Annie has become a symbol of the obsessive superfan, although to King, she represented his substance abuse problem (the movie, presumably for the sake of time, excises Paul’s addiction to Annie’s painkillers). Regardless of how you interpret Annie, you certainly wouldn’t want to be left in her care. While the scene where she hobbles Paul is the movie’s most famous, it’s her sudden swings from solicitous to spiteful that really terrify. How do you anticipate what’s coming next when even your tormentor isn’t sure?

Psychopathy aside, Annie does offer Paul a couple good notes.

Columbia Pictures

So yes, Misery can be seen as a portrayal of entitled fandom — one imagines there are countless Annies out there today, held at bay only by easy access to fanfiction — but it is also the simple logic of domestic abuse. When Annie berates Paul for the extremes he “makes” her go to, you really do buy that she feels like the wronged party. Her lot in life has reduced her to self-pity, and she’s willing to try balancing the cosmic scales with a sledgehammer and a pistol. That was a terrifying breath of fresh air in 1990, as the slasher genre finished its tedious slide into extremity and parody.

Ironically, given Paul’s condition, everyone seemed to enjoy stretching their legs. The frustrated Paul represented King’s annoyances at being pigeon-holed into horror, Bates made a name for herself outside the theatre scene, James Caan played against type in his continued re-emergence from temporary retirement, and Reiner was taking a break from comedies like When Harry Met Sally. Even Richard Farnsworth and Frances Sternhagen are memorable as a laconic sheriff and his wife, whose investigation into Paul’s disappearance, the biggest diversion from the source material, offers relief from the claustrophobia of Annie’s kitschy prison. It was a storm as perfect as the one that drove Sheldon off the road and gave Misery its frustrating sense of wintery isolation.

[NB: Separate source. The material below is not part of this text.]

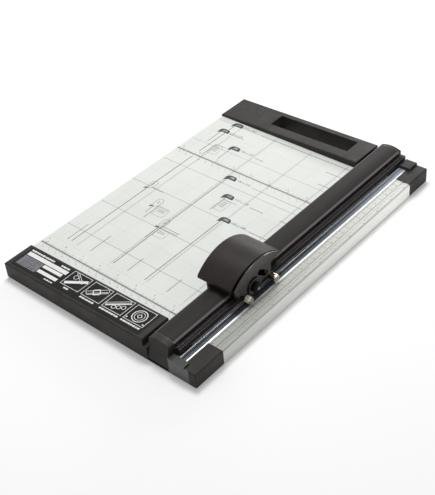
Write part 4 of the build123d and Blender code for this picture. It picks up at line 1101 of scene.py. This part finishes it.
def studio_floor():
    """Pale paper that brightens away from the cutter, so that no horizon shows."""
    bpy.ops.mesh.primitive_plane_add(size=FLOOR_SIZE, location=(0, 0, 0))
    floor = bpy.context.object
    floor.name = "floor"
    edit_all(floor)
    bpy.ops.mesh.subdivide(number_cuts=3)
    leave_edit()
    material, tree, shader, place = blank_material("floor_paper", shine=0.0)
    tint(tree, shader, noise(tree, place, 3.0), colour(240, 240, 240), colour(243, 243, 243))
    shader.inputs["Roughness"].default_value = 0.9
    reach = node(tree, "ShaderNodeVectorMath", {0: place}, operation="LENGTH").outputs["Value"]
    far_lift = spread(tree, reach, FLOOR_LIFT, FAR_FLOOR_LIFT, FAR_FROM, FAR_TO)
    shader.inputs["Emission Color"].default_value = (1, 1, 1, 1)
    vary(tree, shader, "Emission Strength", looked_at(tree), 0.0, far_lift)
    dress(floor, material)


def soft_box(name, place, aim, size, power):
    data = bpy.data.lights.new(name, "AREA")
    data.shape = "RECTANGLE"
    data.size, data.size_y = size
    data.energy = power
    lamp = bpy.data.objects.new(name, data)
    bpy.context.scene.collection.objects.link(lamp)
    lamp.location = place
    lamp.rotation_euler = (Vector(aim) - Vector(place)).to_track_quat("-Z", "Y").to_euler()


def camera():
    data = bpy.data.cameras.new("camera")
    data.lens = LENS
    data.sensor_width = SENSOR
    data.clip_start = CLIP_START
    made = bpy.data.objects.new("camera", data)
    bpy.context.scene.collection.objects.link(made)
    tilt, pan = math.radians(90 - CAMERA_ELEVATION), math.radians(CAMERA_AZIMUTH)
    aim = Euler((tilt, 0, pan), "XYZ").to_matrix()
    roll = Euler((0, 0, math.radians(CAMERA_ROLL)), "XYZ").to_matrix()
    made.location = CAMERA_AT
    made.rotation_euler = (aim @ roll).to_euler()
    bpy.context.scene.camera = made


studio_world()
studio_floor()
soft_box("key", (-0.3, 0.25, 1.5), (0, 0, 0), (0.5, 0.5), 14)
soft_box("rear", (-0.5, 1.4, 0.5), (0, 0.1, 0), (0.8, 0.4), 6)
camera()
bpy.context.scene.view_settings.view_transform = "Standard"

Between the growing difficulty of hiding someone off the grid and the near-impossibility of buying a King proxy as creatively hamstrung, Misery almost feels like a period piece today, but it remains effective in its taut simplicity. The King pop culture machine will keep churning for the foreseeable future — we got two remakes of his perambulation-based thrillers this year alone — and Misery hasn’t been entirely immune to its machinations, as a reimagined Annie was the focus of Castle Rock Season 2. Still, it seems mercifully unlikely that we’ll ever get a sequel where an aging Paul tangles with a cult of psychic vampires. Once upon a time, a writer had a bad run-in with a fan. What more do we need to know?